アドレス帳です。新規入力しているところです。 日本語の入力には、「Unicode Pad」を使います。文字を探してタップする、 という非常に骨の折れる作業が必要です。 漢字の入力はまず不可能といえるでしょう。
これを保存して、一覧を見てみます。
残念ながら、日本語は豆腐(四角い箱)になってます。
おそらく、ここはUnifontを使う設定になっていないからだと思います。
こういう現象は他のアプリでも見られます。
PIMデータはしっかりUnicodeで保存されているので、
単純にアプリ側で使うフォントだけの問題なのですが。
ソースレベルで改造してやればいいんでしょうけど。
さて、次はこの日本語化の弊害をちょっと見てみましょう。
こちら、世界時計の画面ですが、都市名がボタンからはみ出しています。
これはSL-5000D標準の英語フォントが8ptなのに対して、
Unifontが16pt(8ptの4倍角)だから起こる弊害です。
もともと8ptのフォント向けに設計してあるため、大きなフォントにすると、
デザインが狂ってしまうわけです。
同様に、
バージョン情報も画面からはみ出してしまっています。
ああ、これを見ると、ちゃんとSL-5000Dの実機だということがわかりますね。
また、この日本語表示環境はメモリをかなり食うようです。 システム情報を比較してみますと、
というように、英語版に比べて、メモリが3MB以上余分に消費されています。
おかげで、Freeエリアが少なくなるため、アプリケーションが立ち上がらなくなったりします。特にImage Viewerには致命的です。

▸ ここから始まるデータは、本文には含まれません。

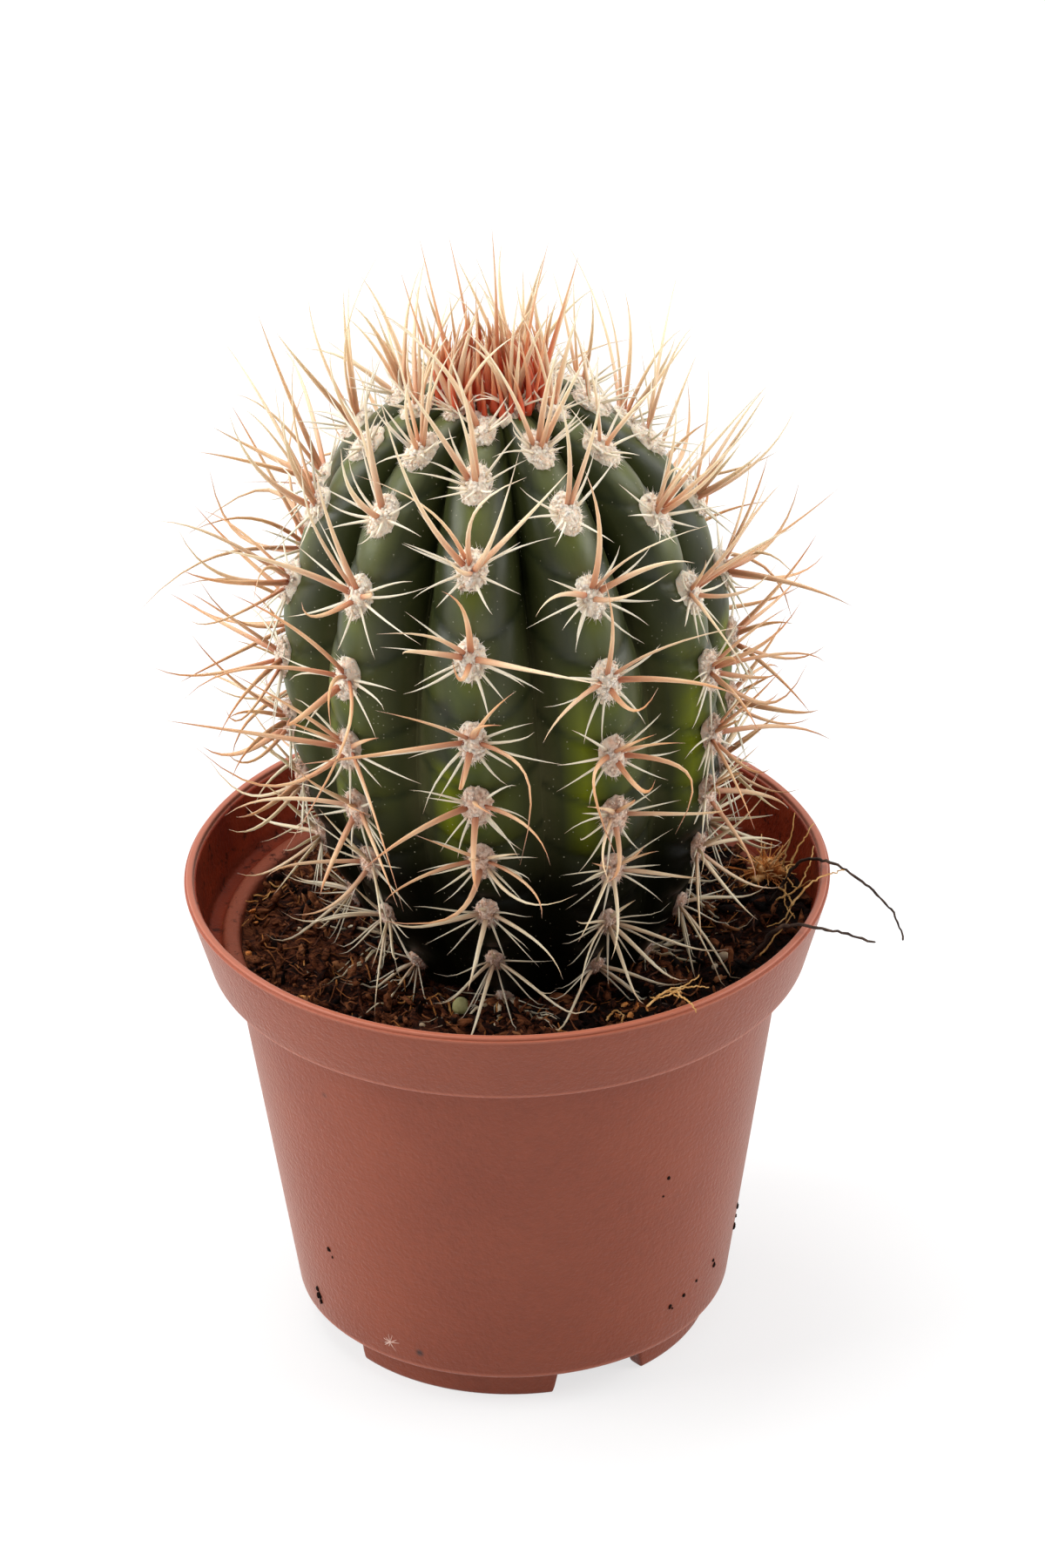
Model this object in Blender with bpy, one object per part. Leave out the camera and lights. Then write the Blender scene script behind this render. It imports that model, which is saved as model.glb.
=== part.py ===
"""Potted column cactus: a ribbed, spiny stem rooted in the soil of a round plastic nursery pot.

Units are metres and +Z is up. The origin is on the ground, on the axis of the pot, and -Y is the front.
Azimuths are counted from the front (-Y) towards +X.
"""

import math

import bmesh
import bpy
import numpy as np
from mathutils import Vector

# Pot: injection-moulded polypropylene, 12 cm across the rim.
RIM_RADIUS = 0.0600
POT_HEIGHT = 0.0930
RIM_LIP = 0.0024
COLLAR_DEPTH = 0.0152
COLLAR_FOOT_RADIUS = 0.0558
BODY_TOP_RADIUS = 0.0514
BODY_FOOT_RADIUS = 0.0406
WALL = 0.0014
LEDGE_DROP = 0.0128
FLOOR_THICKNESS = 0.0015
FOOT_HEIGHT = 0.0064
FOOT_RADIUS = 0.0369
FOOT_WIDTH = 0.0033
FOOT_GAP_AZIMUTHS = (25.5, 115.5, 205.5, 295.5)
FOOT_GAP_ANGLE = 27.0
DRAIN_HOLE_RADIUS = 0.0035
DRAIN_HOLE_RING = 0.0230
DRAIN_HOLES = 6
POT_STEPS = 56

# Clearance between pieces that touch.
GAP = 0.0003
SEAT = 0.0004

# Soil: its level at the pot's axis, and the heap that lies against the right-hand wall.
SOIL_LEVEL = 0.0788
SOIL_HEAP = 0.0042
SOIL_HEAP_AZIMUTH = 78.0
SOIL_HEAP_SPREAD = 42.0
SOIL_HEAP_START = 0.0240
SOIL_RIPPLE = 0.0005
SOCKET_CLEARANCE = 0.0005

# Stem: crest line of a rib as (radius, height), from the rooted tip up to the crown.
RIBS = 10
FIRST_RIB_AZIMUTH = -9.1
CREST_LINE = (
    (0.0100, 0.0690), (0.0190, 0.0722), (0.0254, 0.0810), (0.0336, 0.0960), (0.0382, 0.1140),
    (0.0406, 0.1320), (0.0402, 0.1500), (0.0356, 0.1670), (0.0288, 0.1795), (0.0180, 0.1893),
    (0.0080, 0.1940),
)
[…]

そうそう、ROM Version 1.11では、ワークメモリの割り当てが従来の16MBから
24MBに拡張されているのです。
代わりに、ストレージエリアが16MBから8MBに減ってますが。
まず、日本語が表示できるように、 それぞれのアプリケーションを改造する必要があります。 ソースコードが公開されているので、個人でできることではありますが、 かなり上級者向きと言えるでしょう。
次に、日本語入力環境の問題です。
現在、日本語手書き入力はもちろん、インライン変換はおろか、
仮名漢字変換すらできません。Unicode Padを使って、
1文字ずつ拾って入力するのでは日が暮れてしまいます。
現実的にはQtopia向けの日本語IMは出ていないようなので、
これを移植するところから始めないといけません。
メモリに関しては、、コンスーマー版SL-5500では64MBに増量されるため、
そちらでは日本語フォントを入れても十分にワークエリア、
ストレージエリアともに確保できるものと思われます。
しかし、現行SL-5000Dではちょっと辛い物があります。
Unifontを作り替えて、8ptのフォントを作るとか、韓国語やアラビア語を削って、
日本語だけにするとかすれば、メモリの負担も小さくなるかも知れません。